Inspired by the contest over at Problogger.net, I want to share some of my experience. I’ve been blogging for approximately 3 years now, here are a few things I learned -
1) Write what you know. Just starting up a blog to make money may work for some, but I know it wouldn’t work for me. Blogging is a pleasure, not a job. There are plenty of corporate blogs staffed by journeyman writers being paid to write about stuff they don’t know. You can recognize them on the spot - if you are like me you move on before you are halfway through the first paragraph.
2) Lower your expectations on ‘blog income’. I make a modest income from my blogs, enough to pay for things like trips or tickets to Red Sox games (go Sox!) but definitely not enough to quit my main line of work. Since I don’t depend on the day-to-day income to feed my family or put a roof over my head, I don’t get stressed about things like traffic and page ranking. I don’t want to be stressed about something I take pleasure from.
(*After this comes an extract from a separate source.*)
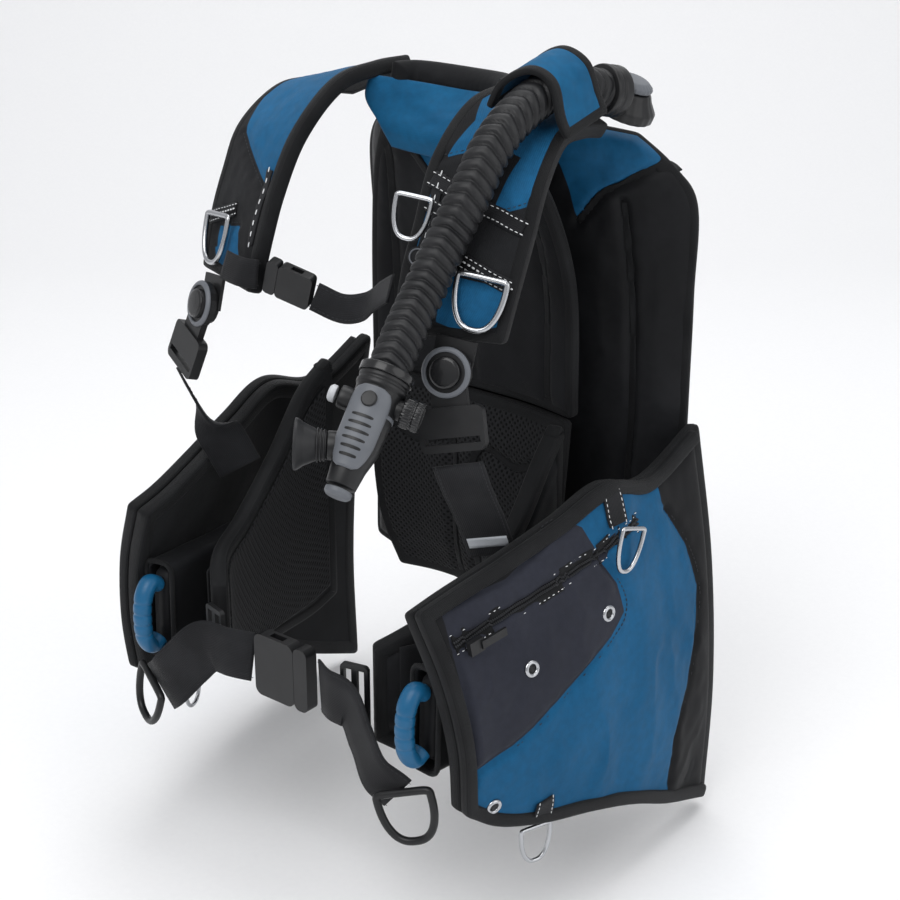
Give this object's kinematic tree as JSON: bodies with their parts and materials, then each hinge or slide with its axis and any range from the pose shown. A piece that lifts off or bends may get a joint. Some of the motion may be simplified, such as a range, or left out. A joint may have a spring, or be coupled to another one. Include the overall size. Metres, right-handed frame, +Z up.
{
  "type": "buoyancy compensator vest",
  "caption": "Jacket style scuba buoyancy vest with padded back, side lobes, shoulder straps, waist belt, tank band, weight pouches and an inflator hose",
  "frame": {"origin": "middle of the rubber face that the air tank rests on", "axes": "+Z up the wearer's back, the wearer faces -Y, the wearer's left arm is on +X, the tank lies on the +Y side"},
  "size_m": [0.484, 0.5352, 0.7222],
  "materials": {
    "nylon_black": "woven nylon, black",
    "nylon_blue": "woven nylon, navy blue",
    "nylon_charcoal": "padded woven nylon, charcoal",
    "mesh_black": "spacer mesh, black",
    "webbing": "woven webbing, black",
    "plastic_black": "moulded, satin black",
    "plastic_grey": "moulded, grey",
    "plastic_blue": "moulded, blue",
    "rubber": "matt black rubber",
    "stainless": "polished stainless wire"
  },
  "bodies": {
    "vest": {"backpack_plate": "plastic_black", "tank_pad": "rubber", "tank_band": "webbing", "cam_buckle": "plastic_black", "carry_handle": "rubber", "air_cell_back": "nylon_black", "back_pad": "mesh_black", "lumbar_pad": "mesh_black", "collar": "nylon_black", "lobe_left": "nylon_blue", "lobe_right": "nylon_blue", "pocket_left": "nylon_charcoal", "pocket_right": "nylon_charcoal", "cummerbund_left": "nylon_black", "cummerbund_right": "nylon_black", "weight_sleeve_left": "nylon_black", "weight_sleeve_right": "nylon_black", "strap_glide_left": "plastic_black", "strap_glide_right": "plastic_black", "waist_webbing_left": "webbing", "waist_webbing_right": "webbing", "waist_buckle_socket": "plastic_black", "shoulder_strap_left": "nylon_blue", "shoulder_strap_right": "nylon_blue", "swivel_base_left": "plastic_black", "swivel_base_right": "plastic_black", "shoulder_webbing_left": "webbing", "shoulder_webbing_right": "webbing", "chest_buckle_prongs": "plastic_black", "chest_webbing_left": "webbing", "chest_webbing_right": "webbing", "inflator_hose": "rubber", "shoulder_elbow": "plastic_black", "hose_flap": "nylon_blue", "inflator_body": "plastic_black", "mouthpiece": "plastic_grey"},
    "lever": {"cam_lever": "plastic_black"},
    "shoulder_ring_left_body": {"shoulder_d_ring_left": "stainless"},
    "shoulder_ring_right_body": {"shoulder_d_ring_right": "stainless"},
    "pocket_ring_left_body": {"pocket_d_ring_left": "stainless"},
    "pocket_ring_right_body": {"pocket_d_ring_right": "stainless"},
    "hip_ring_left_body": {"hip_d_ring_left": "stainless"},
    "hip_ring_right_body": {"hip_d_ring_right": "stainless"},
    "pull_ring_hinge_left_body": {"pull_ring_left": "plastic_black"},
    "pull_ring_hinge_right_body": {"pull_ring_right": "plastic_black"},
    "chest_ring_body": {"chest_d_ring": "stainless"},
    "swivel_left_body": {"swivel_buckle_left": "plastic_black"},
    "swivel_right_body": {"swivel_buckle_right": "plastic_black"},
    "zip_left_body": {"zip_slider_left": "stainless"},
    "zip_right_body": {"zip_slider_right": "stainless"},
    "weight_left_body": {"weight_pouch_left": "nylon_black", "weight_handle_left": "plastic_blue"},
    "weight_right_body": {"weight_pouch_right": "nylon_black", "weight_handle_right": "plastic_blue"},
    "waist_prongs_body": {"waist_buckle_prongs": "plastic_black"},
    "chest_socket_body": {"chest_buckle_socket": "plastic_black"},
    "inflate_button_body": {"inflate_button": "plastic_grey"},
    "deflate_button_body": {"deflate_button": "plastic_black"},
    "dump_cap_body": {"dump_cap": "plastic_grey"},
    "quick_connect_body": {"quick_connect": "plastic_black"}
  },
  "joints": [
    {"name": "cam_lever_hinge", "type": "hinge", "parent": "vest", "child": "lever", "pos_m": [0.023, 0.0922, -0.1], "axis": [0, 0, -1], "range_deg": [0, 120]},
    {"name": "shoulder_ring_left_swing", "type": "hinge", "parent": "vest", "child": "shoulder_ring_left_body", "pos_m": [0.14645, -0.26987, 0.21063], "axis": [0.9436, 0.3088, -0.1195], "range_deg": [-24, 2]},
    {"name": "shoulder_ring_right_swing", "type": "hinge", "parent": "vest", "child": "shoulder_ring_right_body", "pos_m": [-0.14645, -0.26987, 0.21063], "axis": [0.9436, -0.3088, 0.1195], "range_deg": [-75, 2]},
    {"name": "pocket_ring_left_swing", "type": "hinge", "parent": "vest", "child": "pocket_ring_left_body", "pos_m": [0.23, -0.168, -0.018], "axis": [0.0949, 0.9493, -0.2998], "range_deg": [-80, 4]},
    {"name": "pocket_ring_right_swing", "type": "hinge", "parent": "vest", "child": "pocket_ring_right_body", "pos_m": [-0.23, -0.168, -0.018], "axis": [0.0949, -0.9493, 0.2998], "range_deg": [-80, 4]},
    {"name": "hip_ring_left_swing", "type": "hinge", "parent": "vest", "child": "hip_ring_left_body", "pos_m": [0.211, -0.274, -0.266], "axis": [0.3162, 0.9487, 0], "range_deg": [-70, 70]},
    {"name": "hip_ring_right_swing", "type": "hinge", "parent": "vest", "child": "hip_ring_right_body", "pos_m": [-0.211, -0.274, -0.266], "axis": [0.3162, -0.9487, 0], "range_deg": [-70, 70]},
    {"name": "pull_ring_hinge_left_swing", "type": "hinge", "parent": "vest", "child": "pull_ring_hinge_left_body", "pos_m": [0.15, -0.378, -0.205], "axis": [0.8839, 0.3642, 0.2935], "range_deg": [-70, 5]},
    {"name": "pull_ring_hinge_right_swing", "type": "hinge", "parent": "vest", "child": "pull_ring_hinge_right_body", "pos_m": [-0.15, -0.378, -0.205], "axis": [0.8839, -0.3642, -0.2935], "range_deg": [-70, 5]},
    {"name": "chest_ring_swing", "type": "hinge", "parent": "vest", "child": "chest_ring_body", "pos_m": [0.08345, -0.27687, 0.26663], "axis": [0.9436, 0.3088, -0.1195], "range_deg": [-80, 4]},
    {"name": "swivel_left_turn", "type": "hinge", "parent": "vest", "child": "swivel_left_body", "pos_m": [0.136, -0.3, 0.138], "axis": [0.3304, -0.9012, 0.2804], "range_deg": [-15, 15]},
    {"name": "swivel_right_turn", "type": "hinge", "parent": "vest", "child": "swivel_right_body", "pos_m": [-0.136, -0.3, 0.138], "axis": [0.3304, 0.9012, -0.2804], "range_deg": [-15, 15]},
    {"name": "zip_left_slide", "type": "slide", "parent": "vest", "child": "zip_left_body", "axis": [0.198, 0.9659, 0.1668], "range_m": [0, 0.125]},
    {"name": "zip_right_slide", "type": "slide", "parent": "vest", "child": "zip_right_body", "axis": [-0.198, 0.9659, 0.1668], "range_m": [0, 0.125]},
    {"name": "weight_left_slide", "type": "slide", "parent": "vest", "child": "weight_left_body", "axis": [-0.0815, -0.9961, 0.0349], "range_m": [0, 0.17]},
    {"name": "weight_right_slide", "type": "slide", "parent": "vest", "child": "weight_right_body", "axis": [0.0815, -0.9961, 0.0349], "range_m": [0, 0.17]},
    {"name": "waist_buckle_release", "type": "slide", "parent": "vest", "child": "waist_prongs_body", "axis": [1, 0, 0], "range_m": [0, 0.03], "deforming": ["waist_webbing_left"]},
    {"name": "chest_buckle_release", "type": "slide", "parent": "vest", "child": "chest_socket_body", "axis": [0.9045, 0.3015, -0.3015], "range_m": [0, 0.02], "deforming": ["chest_webbing_left"]},
    {"name": "inflate_press", "type": "slide", "parent": "vest", "child": "inflate_button_body", "axis": [0.8508, 0.4301, -0.302], "range_m": [0, 0.002], "stiffness_N_per_m": 400},
    {"name": "deflate_press", "type": "slide", "parent": "vest", "child": "deflate_button_body", "axis": [-0.0741, 0.6671, 0.7413], "range_m": [0, 0.002], "stiffness_N_per_m": 400},
    {"name": "dump_pull", "type": "slide", "parent": "vest", "child": "dump_cap_body", "axis": [0.3505, 0.1001, 0.9312], "range_m": [0, 0.004], "stiffness_N_per_m": 400},
    {"name": "quick_connect_pull", "type": "slide", "parent": "vest", "child": "quick_connect_body", "axis": [0.8508, 0.4301, -0.302], "range_m": [0, 0.004], "stiffness_N_per_m": 400}
  ]
}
3) Become part of an on-line community. Blogging is an easy access hobby. If you have a computer and an internet connection, you’ve paid all of the access fees you have to pay. The technology is push-button stuff now, anyone can blog if they wish. On-line communities are not terribly different from real world relationships. Be courteous, apologize when your not, and make as many friends/connections as you are wired for. Being part of a community means linking into other people’s work, or at the very least mentioning their names now and again! Comment sections are a great way to keep a discussion running amongst dozens of people across multiple time zones and life schedules.
4) Make efforts to connect face-to-face with members of that community. Ok, not really a blogging tip, but it will actually keep your desire to blog alive. The blogscape is littered with blogs that were started with enthusiasm and then quickly abandoned. Non-virtual connections (I won’t say ‘real’ since despite the actual defination, virtual relations are real relationships) are important for keeping your interest. It is how we are wired - we want to interact with friends.
5) Blogging is writing. A lot of blogs run on bullet points and very short observations. For a few moments distraction, these do the job. The ones that keep my attention are the blogs that stick to writing standards that were taught to all of us or that the more talented (e.g. not me!) writers somehow draw upon naturally. Make no mistake - being a good writer is work for everyone. How do you get to blog about Carnegie Hall? Practice, man, practice.